SK Telecom’s majority owner today is Yukong Ltd., which is part of the Sunkyong Group, a South Korean private sector conglomerate involved in telecommunications and petrochemicals. Until late March, SK Telecom was called Korea Mobile Telecommunications Corp.

“Korea Mobile Telecommunications is misleading because it gives the impression of cellular and paging only,” Seo said. “SK Telecom is more dynamic and open-minded.”

The Ministry of Communication and Information allocated the carrier 10 MHz of spectrum in the 1700 MHz band in Seoul to experiment with PCS. If the government allocates spectrum for commercial PCS service, SK Telecom plans to integrate its PCS service with its existing services through dual-band handsets or other technologies.

“SK Telecom already provides PCS service in 800 MHz; if the right time comes, we’ll move it upstairs to 1.8 GHz,” Seo said. “PCS is nothing new for us.”

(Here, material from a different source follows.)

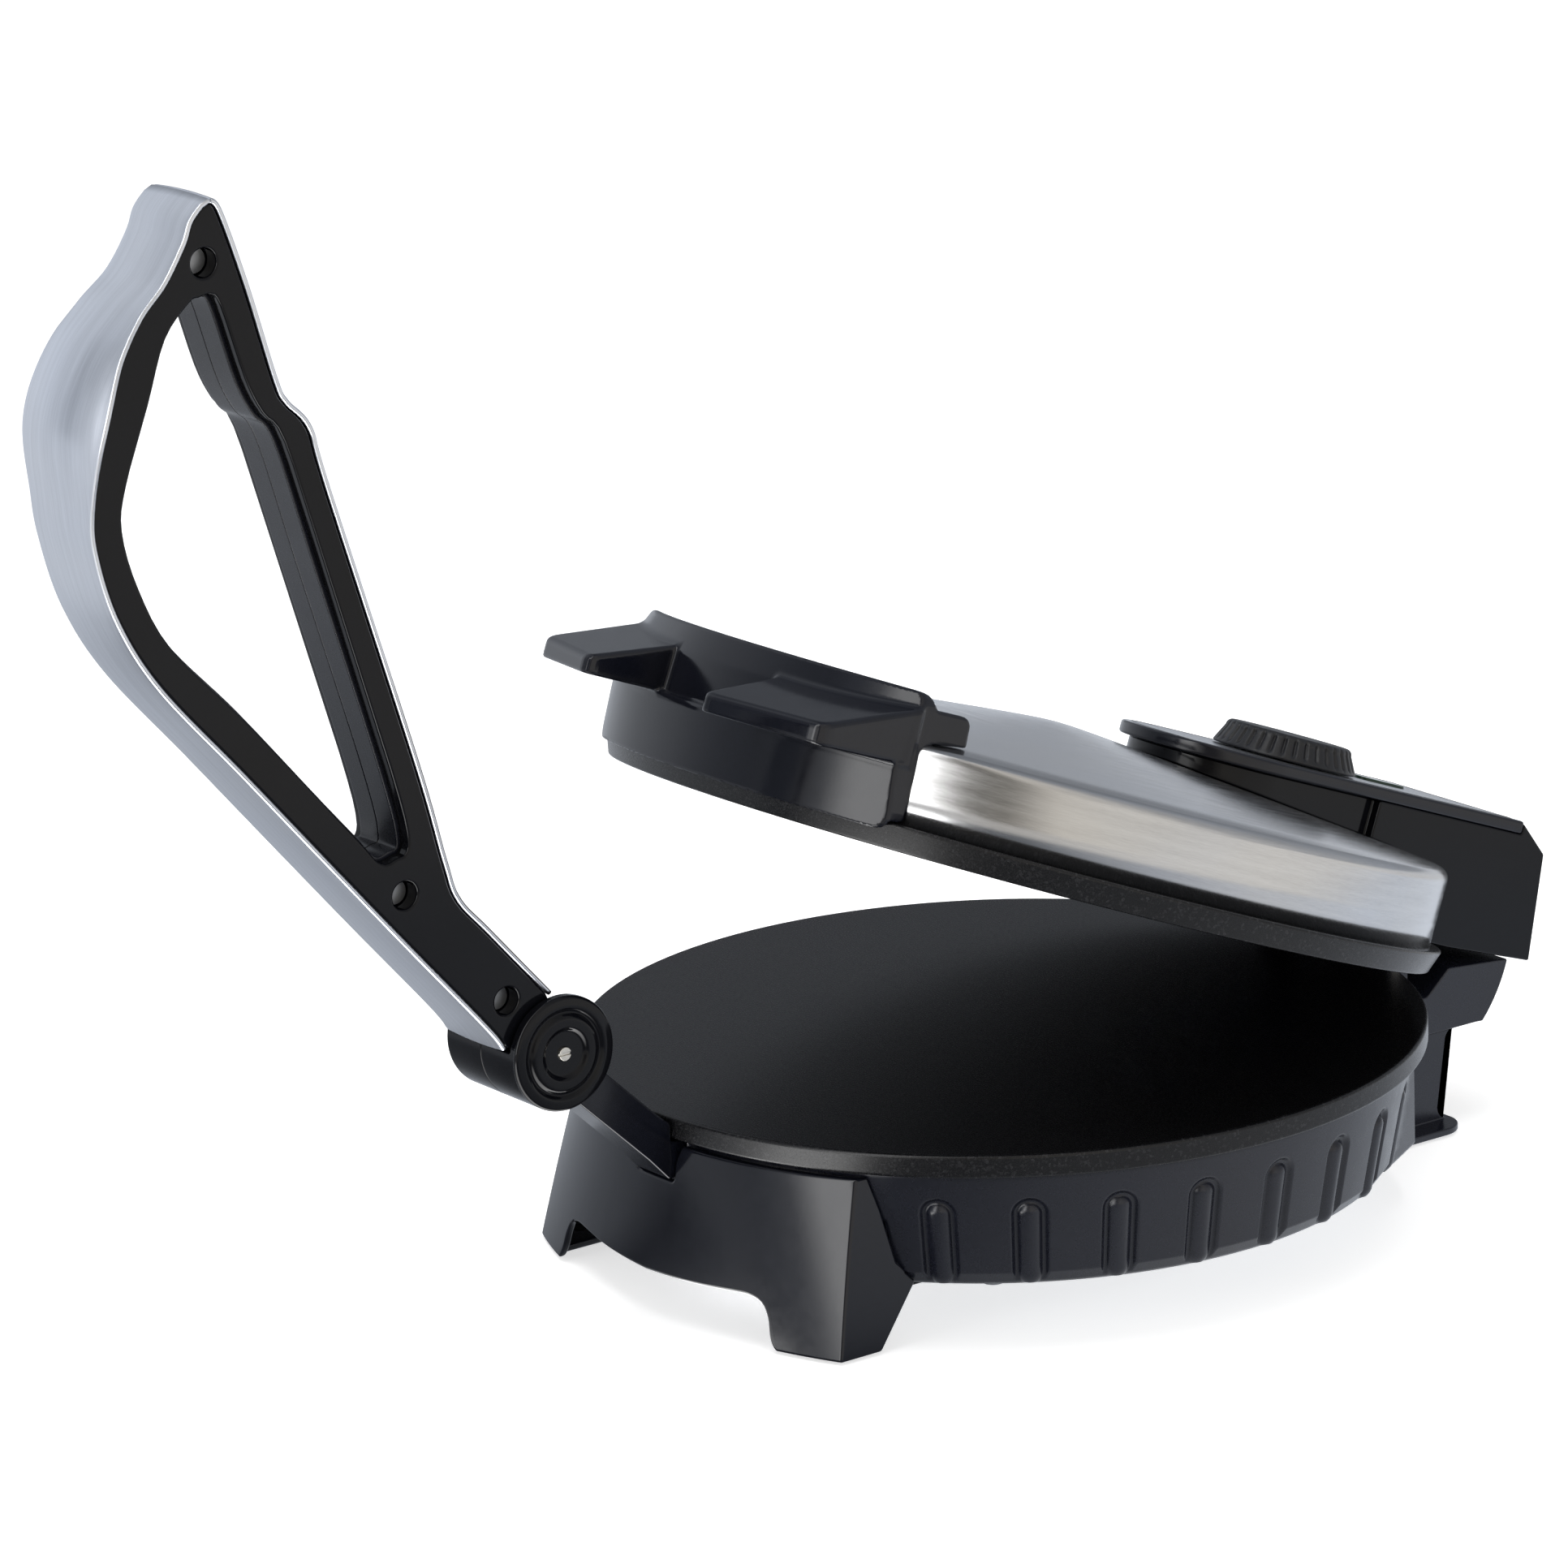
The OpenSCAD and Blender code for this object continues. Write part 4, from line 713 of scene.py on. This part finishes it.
# Cover and knob
COVER_R, COVER_EDGE_Z, COVER_PEAK_Z, COVER_FOOT = 124.5, 32.0, 45.0, 8.5
COVER_BROW, COVER_T, AXIS_R = 3.5, 0.8, 0.05


def cone_z(r):
    """Height of the cover's top at radius r."""
    return COVER_PEAK_Z - (COVER_PEAK_Z - COVER_EDGE_Z) * np.asarray(r) / (COVER_R - 1.5)


def cover():
    """The pressed cover: its outer profile runs up the wall, round a 3.5 mm shoulder and up the
    cone, which is smoothed over at the middle, and comes back 0.8 mm inside, all turned."""
    radii = np.concatenate([np.linspace(112, 14, 40), np.linspace(12, AXIS_R, 10)])
    top = cone_z(np.hypot(radii, 7.5) - 0.4)
    shoulder = arc((COVER_R - COVER_BROW, COVER_EDGE_Z - 3.4), COVER_BROW, 0, 80, 10)
    outer = np.vstack([[[COVER_R, COVER_FOOT], [COVER_R, 18]], shoulder, np.stack([radii, top], -1)])
    inner = outer + normals_of(outer) * COVER_T
    profile = np.vstack([outer, inner[::-1]])
    profile[:, 0] = np.maximum(profile[:, 0], AXIS_R)
    points, faces = lathe(profile, 256)
    new_piece("lid_cover_brushed", on_lid(points), [faces], "lid", COVER_STEEL,
              ["lid_cover"])


cover()

KNOB_Y, KNOB_Z, KNOB_R, KNOB_H, KNOB_RIBS, KNOB_GROOVE = 92.6, 49.4, 22.4, 8.0, 36, 0.9


def knob():
    """The knob: a turned profile whose wall is drawn in between its ribs by
    0.9 mm * (0.5 - 0.5 cos(36 a))^4, fading out at the rounded foot and top."""
    foot = arc((KNOB_R - 0.7, 0.7), 0.7, -90, 0, 5)
    wall = np.linspace((KNOB_R, 0.7), (KNOB_R - 2.6, KNOB_H - 2.2), 12)[1:]
    brow = arc((KNOB_R - 4.6, KNOB_H - 2.2), 2.0, 8, 84, 8)
    top_r, rise = np.linspace(KNOB_R - 5.2, AXIS_R, 14), np.linspace(1, 0, 14)
    top = np.stack([top_r, KNOB_H - 0.25 * rise ** 2 + 0.05], -1)
    profile = np.vstack([[[AXIS_R, 0], [KNOB_R - 4, 0]], foot, wall, brow, top])
    angle = np.linspace(0, 2 * np.pi, KNOB_RIBS * 14, endpoint=False)[:, None]
    r, z = profile[:, 0][None, :], profile[:, 1][None, :]
    fade = np.clip((z - 1.0) / 1.2, 0, 1) * np.clip((KNOB_H - 0.3 - z) / 1.6, 0, 1) * (r > KNOB_R - 6)
    r = r - KNOB_GROOVE * (0.5 - 0.5 * np.cos(KNOB_RIBS * angle)) ** 4 * fade
    points = np.stack([r * np.cos(angle), r * np.sin(angle) + KNOB_Y, z + KNOB_Z + 0 * angle], -1)
    new_piece("thermostat_knob_ribbed", on_lid(points), [grid_faces(*r.shape)], "knob", KNOB,
              ["thermostat_knob"])


knob()

# Studio
# Levels and warmth of what polished faces mirror, by compass direction in degrees from +X: a strong
# light in front, cool to its left and warm to its right, a white room behind and a dim front corner
NEAR_RING = [(-180, 0.60, -1), (-138, 0.45, -1), (-124, 0.14, -1), (-112, 0.40, -0.7),
             (-103, 1.0, -0.5), (-92, 2.2, 0), (-86, 6.0, 0), (-66, 6.0, 0), (-60, 0.3, 0),
             (-50, 0.16, -1), (-36, 0.22, -1), (-5, 0.55, -0.7), (25, 0.80, -0.5), (60, 0.85, -1),
             (90, 0.85, -1), (144, 0.70, -1), (180, 0.60, -1)]
FAR_RING = [(-180, 0.72, -0.8), (-140, 0.68, -0.8), (-110, 0.68, -0.7), (-80, 0.9, 0),
            (-50, 0.6, 0.5), (-5, 0.9, 0.5), (30, 0.92, 0.4), (60, 0.86, 0.2), (110, 0.72, -0.5),
            (144, 0.70, -1), (180, 0.72, -0.8)]
ROOM_RING = [(-180, 0.80, -0.8), (-150, 0.70, -0.8), (-132, 0.44, -1), (-120, 0.36, -1),
             (-106, 0.6, -1), (-96, 1.1, -0.5), (-88, 5.0, 0), (-76, 5.0, 0), (-66, 1.4, 0.3),
             (-57, 0.25, 1), (-45, 0.25, 1), (-32, 0.85, 1), (0, 0.85, 0.6), (30, 0.60, 0),
             (90, 0.45, -1), (144, 0.22, -1), (165, 0.5, -1), (180, 0.80, -0.8)]
# A ring's colours are levels over RING_TOP; high up the room is a little dimmer. The floor glows with its
# rings as painted light and painted shade, seen only by mirror rays, and turns from its near ring to its
# far one between NEAR_R and FAR_R, in metres
RING_TOP, ROOM_HIGH, NEAR_R, FAR_R = 7.2, 6.0, 0.38, 0.60
WARM_TINT = (0.06, 0.0, -0.10)
WHITE, PAPER_GLOW, ROOM_FILL = (1, 1, 1, 1), 0.63, 0.40


def ring_of(tree, space, stops):
    """A colour, its level over RING_TOP, that turns with the compass direction in the named
    coordinates. The first and the last stop are the ramp's own ends."""
    way = add(tree, "SeparateXYZ", {0: add(tree, "TexCoord").outputs[space]})
    compass = add(tree, "Math", {0: way.outputs[1], 1: way.outputs[0]}, operation="ARCTAN2")
    turn = add(tree, "MapRange", {0: compass.outputs[0], 1: -math.pi, 2: math.pi, 3: 0.0, 4: 1.0})
    ring = add(tree, "ValToRGB", {0: turn.outputs[0]})
    elements, ends = ring.color_ramp.elements, {-180: 0, 180: -1}
    for degrees, level, warmth in stops:
        stop = elements[ends[degrees]] if degrees in ends else elements.new((degrees + 180) / 360)
        stop.color = tuple(level / RING_TOP * (1 + warmth * tint) for tint in WARM_TINT) + (1,)
    return ring.outputs[0]


def by_ray(tree, mirrored, seen, lit):
    """What a ray meets: mirrored where it is glossy, seen where it comes from the camera or through
    glass, and lit where it only brings light."""
    path = add(tree, "LightPath").outputs
    eye = add(tree, "Math", {0: path["Is Camera Ray"], 1: path["Is Transmission Ray"]},
              operation="MAXIMUM")
    other = add(tree, "MixShader", {0: path["Is Glossy Ray"], 1: lit.outputs[0], 2: mirrored.outputs[0]})
    return add(tree, "MixShader", {0: eye.outputs[0], 1: other.outputs[0], 2: seen.outputs[0]}).outputs[0]


scene = bpy.context.scene
scene.view_settings.view_transform = "Standard"

EYE = np.array([1648.95, -1270.81, 660.75])
RIGHT = (0.59409, 0.80362, -0.03528)
UP = (-0.19761, 0.18832, 0.96202)
BACK = (0.77975, -0.56456, 0.27068)
camera_data = bpy.data.cameras.new("Camera")
camera_data.lens, camera_data.sensor_width = 167.70, 36
camera_data.clip_end = 50
camera = bpy.data.objects.new("Camera", camera_data)
scene.collection.objects.link(camera)
camera.matrix_world = placed(RIGHT, UP, BACK, on_base(EYE))
scene.camera = camera

floor_mesh = bpy.data.meshes.new("floor")
floor_mesh.from_pydata([(-20, -20, 0), (20, -20, 0), (20, 20, 0), (-20, 20, 0)], [], [(0, 1, 2, 3)])
floor = bpy.data.objects.new("floor", floor_mesh)
scene.collection.objects.link(floor)
paper = bpy.data.materials.new("white_paper_with_painted_glow")
paper.use_nodes = True
tree = paper.node_tree
tree.nodes.clear()
# Polished upright faces mirror the sheet round the object as a painted glow that is no lamp: bright
# strips and dark bands by compass direction, near and far from it, seen only by mirror rays
away = add(tree, "VectorMath", {0: add(tree, "TexCoord").outputs["Object"]}, operation="LENGTH")
far = add(tree, "MapRange", {0: away.outputs["Value"], 1: NEAR_R, 2: FAR_R, 3: 0.0, 4: 1.0},
          interpolation_type="SMOOTHSTEP")
rings = add(tree, "Mix", {0: far.outputs[0], 6: ring_of(tree, "Object", NEAR_RING),
                          7: ring_of(tree, "Object", FAR_RING)}, data_type="RGBA")
# Painted glow of the floor, no lamp: its bright strips stand in for softboxes and its dark bands are
# painted shade in what polished faces mirror
painted_floor_glow = add(tree, "Emission", {"Color": rings.outputs[2], "Strength": RING_TOP})
matt = add(tree, "BsdfDiffuse", {"Color": linear("#f4f4f4")})
glow = add(tree, "Emission", {"Color": WHITE, "Strength": PAPER_GLOW})
sheet = add(tree, "AddShader", {0: matt.outputs[0], 1: glow.outputs[0]})
add(tree, "OutputMaterial", {"Surface": by_ray(tree, painted_floor_glow, sheet, matt)})
floor_mesh.materials.append(paper)

world = bpy.data.worlds.new("studio")
scene.world = world
world.use_nodes = True
tree = world.node_tree
tree.nodes.clear()
way = add(tree, "SeparateXYZ", {0: add(tree, "TexCoord").outputs["Generated"]})
fall = add(tree, "MapRange", {0: way.outputs[2], 1: 0.2, 2: 0.6, 3: RING_TOP, 4: ROOM_HIGH},
           interpolation_type="SMOOTHSTEP")
room = add(tree, "Background", {"Color": ring_of(tree, "Generated", ROOM_RING),
                                "Strength": fall.outputs[0]})
backdrop = add(tree, "Background", {"Color": WHITE, "Strength": 1.0})
fill = add(tree, "Background", {"Color": WHITE, "Strength": ROOM_FILL})
add(tree, "OutputWorld", {"Surface": by_ray(tree, room, backdrop, fill)})


def softbox(name, place, aim, size, power):
    """A rectangular area lamp at place, in metres, facing aim, left out of mirror images."""
    data = bpy.data.lights.new(name, "AREA")
    data.shape, data.size, data.size_y, data.energy = "RECTANGLE", size[0], size[1], power
    lamp = bpy.data.objects.new(name, data)
    scene.collection.objects.link(lamp)
    back = np.array(place, float) - np.array(aim, float)
    back /= np.linalg.norm(back)
    right = np.cross([0, 0, 1], back)
    right /= np.linalg.norm(right)
    lamp.matrix_world = placed(right, np.cross(back, right), back, place)
    lamp.visible_glossy = False


softbox("overhead", (-0.2, 0.1, 2.2), (0, 0, 0.1), (1.6, 1.6), 24)
softbox("front", (-0.1, -2.5, 0.62), (0, 0, 0.1), (1.3, 1.15), 12)
softbox("right", (2.2, 0.9, 0.7), (0, 0, 0.1), (0.5, 0.8), 12)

The company also began offering wireless cable television on an experimental basis in September. It also has invested about $83.5 million in Iridium LLC, an international consortium founded by Motorola Inc. to develop and deploy global mobile satellite services. Motorola, along with Lucent Technologies Inc., are its primary analog cellular equipment providers.

Asked if SK Telecom planned to diversify into production of CDMA equipment, Seo said, “possibly; if the time comes, why not?

“We want to be the most competitive company in Korea first and then go outside. We are aggressive, but we are also conservative. This isn’t a toy game. We must be careful.”